What is needed
Repeat exactly the lines from the start through the line with "return group(strip, other_side(strip))", both ends included.

Supplied material
■ ■ ■ ■ ■ ■ ■

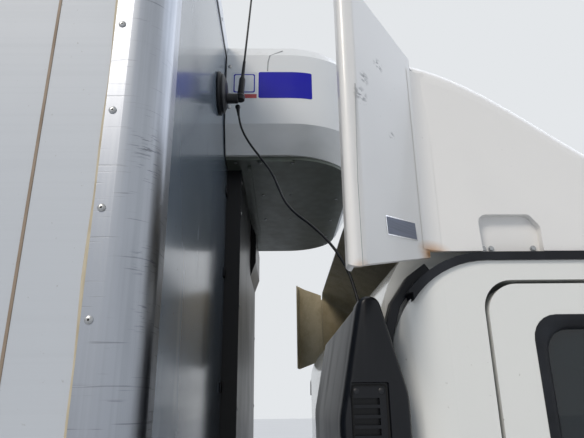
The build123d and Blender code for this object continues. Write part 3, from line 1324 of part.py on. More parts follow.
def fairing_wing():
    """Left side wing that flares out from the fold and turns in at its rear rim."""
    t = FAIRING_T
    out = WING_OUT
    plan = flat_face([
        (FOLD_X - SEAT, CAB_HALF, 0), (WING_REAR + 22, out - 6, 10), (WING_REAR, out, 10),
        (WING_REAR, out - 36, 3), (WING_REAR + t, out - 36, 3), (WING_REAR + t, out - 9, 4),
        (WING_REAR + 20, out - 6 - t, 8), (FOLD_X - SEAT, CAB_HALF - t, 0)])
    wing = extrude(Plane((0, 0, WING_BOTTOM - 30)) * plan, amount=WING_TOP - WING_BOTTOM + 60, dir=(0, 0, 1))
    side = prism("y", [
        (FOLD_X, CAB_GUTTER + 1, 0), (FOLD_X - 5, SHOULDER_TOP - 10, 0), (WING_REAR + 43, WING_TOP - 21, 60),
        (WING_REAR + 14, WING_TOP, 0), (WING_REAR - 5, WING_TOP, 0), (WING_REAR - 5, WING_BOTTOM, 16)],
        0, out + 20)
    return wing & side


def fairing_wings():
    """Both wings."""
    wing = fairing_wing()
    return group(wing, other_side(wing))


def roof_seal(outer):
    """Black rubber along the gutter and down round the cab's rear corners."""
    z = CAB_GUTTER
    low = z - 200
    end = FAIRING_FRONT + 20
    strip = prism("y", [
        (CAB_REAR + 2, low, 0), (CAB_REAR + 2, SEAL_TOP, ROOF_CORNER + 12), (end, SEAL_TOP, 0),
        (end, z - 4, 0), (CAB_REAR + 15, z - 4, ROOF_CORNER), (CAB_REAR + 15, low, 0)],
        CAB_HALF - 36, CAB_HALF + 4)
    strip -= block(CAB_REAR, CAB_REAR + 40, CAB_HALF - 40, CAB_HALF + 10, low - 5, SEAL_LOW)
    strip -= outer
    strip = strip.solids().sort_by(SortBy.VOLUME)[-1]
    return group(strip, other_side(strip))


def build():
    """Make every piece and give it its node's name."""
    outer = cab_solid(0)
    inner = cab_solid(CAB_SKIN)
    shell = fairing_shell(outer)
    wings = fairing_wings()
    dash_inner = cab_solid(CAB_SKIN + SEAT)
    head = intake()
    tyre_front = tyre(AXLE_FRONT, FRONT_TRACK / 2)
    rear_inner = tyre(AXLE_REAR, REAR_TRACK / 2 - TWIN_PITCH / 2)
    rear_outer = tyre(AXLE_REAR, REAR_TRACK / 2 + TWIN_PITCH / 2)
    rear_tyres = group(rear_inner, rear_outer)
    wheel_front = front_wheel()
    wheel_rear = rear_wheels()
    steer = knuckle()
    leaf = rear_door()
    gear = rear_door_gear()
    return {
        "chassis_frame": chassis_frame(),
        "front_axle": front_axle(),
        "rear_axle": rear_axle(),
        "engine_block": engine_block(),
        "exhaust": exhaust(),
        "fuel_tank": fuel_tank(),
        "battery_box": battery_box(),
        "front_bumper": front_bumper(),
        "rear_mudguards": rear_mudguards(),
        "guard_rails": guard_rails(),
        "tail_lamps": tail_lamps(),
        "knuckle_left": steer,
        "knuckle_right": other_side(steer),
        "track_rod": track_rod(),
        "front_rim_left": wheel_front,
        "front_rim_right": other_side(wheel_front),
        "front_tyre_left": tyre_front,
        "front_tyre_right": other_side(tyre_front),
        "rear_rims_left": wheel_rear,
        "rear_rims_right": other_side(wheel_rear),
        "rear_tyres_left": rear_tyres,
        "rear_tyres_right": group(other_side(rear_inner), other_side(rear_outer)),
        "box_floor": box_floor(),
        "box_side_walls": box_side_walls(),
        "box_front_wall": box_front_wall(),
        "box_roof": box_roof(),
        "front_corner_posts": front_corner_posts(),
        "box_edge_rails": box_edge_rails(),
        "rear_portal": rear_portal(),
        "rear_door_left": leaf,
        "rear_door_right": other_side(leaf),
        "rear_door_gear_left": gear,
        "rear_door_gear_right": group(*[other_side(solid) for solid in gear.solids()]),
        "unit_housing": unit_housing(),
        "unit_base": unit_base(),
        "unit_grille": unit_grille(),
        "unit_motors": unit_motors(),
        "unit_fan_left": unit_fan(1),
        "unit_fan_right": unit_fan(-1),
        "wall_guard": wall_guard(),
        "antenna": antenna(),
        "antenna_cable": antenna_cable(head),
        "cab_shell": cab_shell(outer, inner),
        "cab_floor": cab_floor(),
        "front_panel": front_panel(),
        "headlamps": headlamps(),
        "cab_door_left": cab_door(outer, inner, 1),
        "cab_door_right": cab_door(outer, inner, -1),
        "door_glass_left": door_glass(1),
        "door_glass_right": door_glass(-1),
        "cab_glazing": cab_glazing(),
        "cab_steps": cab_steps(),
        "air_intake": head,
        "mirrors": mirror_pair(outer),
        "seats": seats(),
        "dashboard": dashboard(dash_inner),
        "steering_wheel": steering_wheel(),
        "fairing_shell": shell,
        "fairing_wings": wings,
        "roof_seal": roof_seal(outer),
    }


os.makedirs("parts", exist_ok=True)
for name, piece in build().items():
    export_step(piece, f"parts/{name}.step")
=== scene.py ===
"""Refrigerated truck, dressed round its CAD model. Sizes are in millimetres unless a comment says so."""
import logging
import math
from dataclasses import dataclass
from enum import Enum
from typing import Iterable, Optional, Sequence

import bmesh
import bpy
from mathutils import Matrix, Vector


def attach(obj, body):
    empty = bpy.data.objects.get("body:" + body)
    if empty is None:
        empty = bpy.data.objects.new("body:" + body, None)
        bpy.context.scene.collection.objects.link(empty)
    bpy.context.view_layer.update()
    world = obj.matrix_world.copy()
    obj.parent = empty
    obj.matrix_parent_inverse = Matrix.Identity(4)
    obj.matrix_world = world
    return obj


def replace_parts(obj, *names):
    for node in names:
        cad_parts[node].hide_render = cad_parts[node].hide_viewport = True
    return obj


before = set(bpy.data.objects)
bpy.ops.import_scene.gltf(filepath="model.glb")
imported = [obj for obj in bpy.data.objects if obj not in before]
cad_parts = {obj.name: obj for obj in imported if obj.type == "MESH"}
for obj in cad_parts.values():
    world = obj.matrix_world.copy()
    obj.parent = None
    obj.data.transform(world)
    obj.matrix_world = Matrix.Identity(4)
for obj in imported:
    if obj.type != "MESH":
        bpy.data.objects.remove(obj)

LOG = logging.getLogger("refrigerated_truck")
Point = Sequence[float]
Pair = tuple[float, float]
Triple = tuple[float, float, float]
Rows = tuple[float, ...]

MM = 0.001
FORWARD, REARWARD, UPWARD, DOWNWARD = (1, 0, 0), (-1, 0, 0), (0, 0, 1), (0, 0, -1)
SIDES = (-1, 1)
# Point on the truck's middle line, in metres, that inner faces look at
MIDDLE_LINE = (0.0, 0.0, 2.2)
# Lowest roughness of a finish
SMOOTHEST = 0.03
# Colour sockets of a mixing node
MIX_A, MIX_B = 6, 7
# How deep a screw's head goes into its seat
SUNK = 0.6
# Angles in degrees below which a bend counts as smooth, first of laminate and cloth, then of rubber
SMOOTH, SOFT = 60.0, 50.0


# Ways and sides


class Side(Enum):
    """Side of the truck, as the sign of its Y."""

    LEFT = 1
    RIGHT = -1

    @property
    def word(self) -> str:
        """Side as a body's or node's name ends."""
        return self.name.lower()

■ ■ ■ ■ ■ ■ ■

Response to this exercise
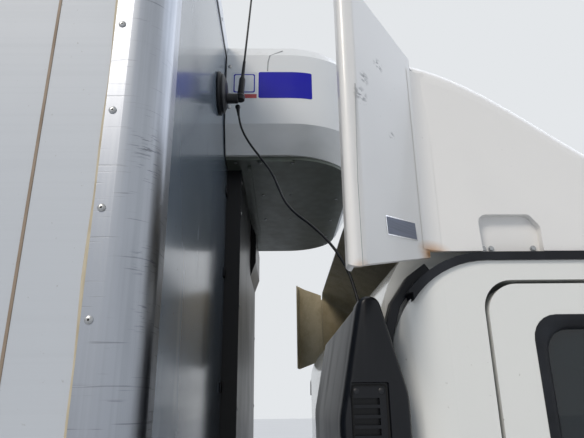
The build123d and Blender code for this object continues. Write part 3, from line 1324 of part.py on. More parts follow.
def fairing_wing():
    """Left side wing that flares out from the fold and turns in at its rear rim."""
    t = FAIRING_T
    out = WING_OUT
    plan = flat_face([
        (FOLD_X - SEAT, CAB_HALF, 0), (WING_REAR + 22, out - 6, 10), (WING_REAR, out, 10),
        (WING_REAR, out - 36, 3), (WING_REAR + t, out - 36, 3), (WING_REAR + t, out - 9, 4),
        (WING_REAR + 20, out - 6 - t, 8), (FOLD_X - SEAT, CAB_HALF - t, 0)])
    wing = extrude(Plane((0, 0, WING_BOTTOM - 30)) * plan, amount=WING_TOP - WING_BOTTOM + 60, dir=(0, 0, 1))
    side = prism("y", [
        (FOLD_X, CAB_GUTTER + 1, 0), (FOLD_X - 5, SHOULDER_TOP - 10, 0), (WING_REAR + 43, WING_TOP - 21, 60),
        (WING_REAR + 14, WING_TOP, 0), (WING_REAR - 5, WING_TOP, 0), (WING_REAR - 5, WING_BOTTOM, 16)],
        0, out + 20)
    return wing & side


def fairing_wings():
    """Both wings."""
    wing = fairing_wing()
    return group(wing, other_side(wing))


def roof_seal(outer):
    """Black rubber along the gutter and down round the cab's rear corners."""
    z = CAB_GUTTER
    low = z - 200
    end = FAIRING_FRONT + 20
    strip = prism("y", [
        (CAB_REAR + 2, low, 0), (CAB_REAR + 2, SEAL_TOP, ROOF_CORNER + 12), (end, SEAL_TOP, 0),
        (end, z - 4, 0), (CAB_REAR + 15, z - 4, ROOF_CORNER), (CAB_REAR + 15, low, 0)],
        CAB_HALF - 36, CAB_HALF + 4)
    strip -= block(CAB_REAR, CAB_REAR + 40, CAB_HALF - 40, CAB_HALF + 10, low - 5, SEAL_LOW)
    strip -= outer
    strip = strip.solids().sort_by(SortBy.VOLUME)[-1]
    return group(strip, other_side(strip))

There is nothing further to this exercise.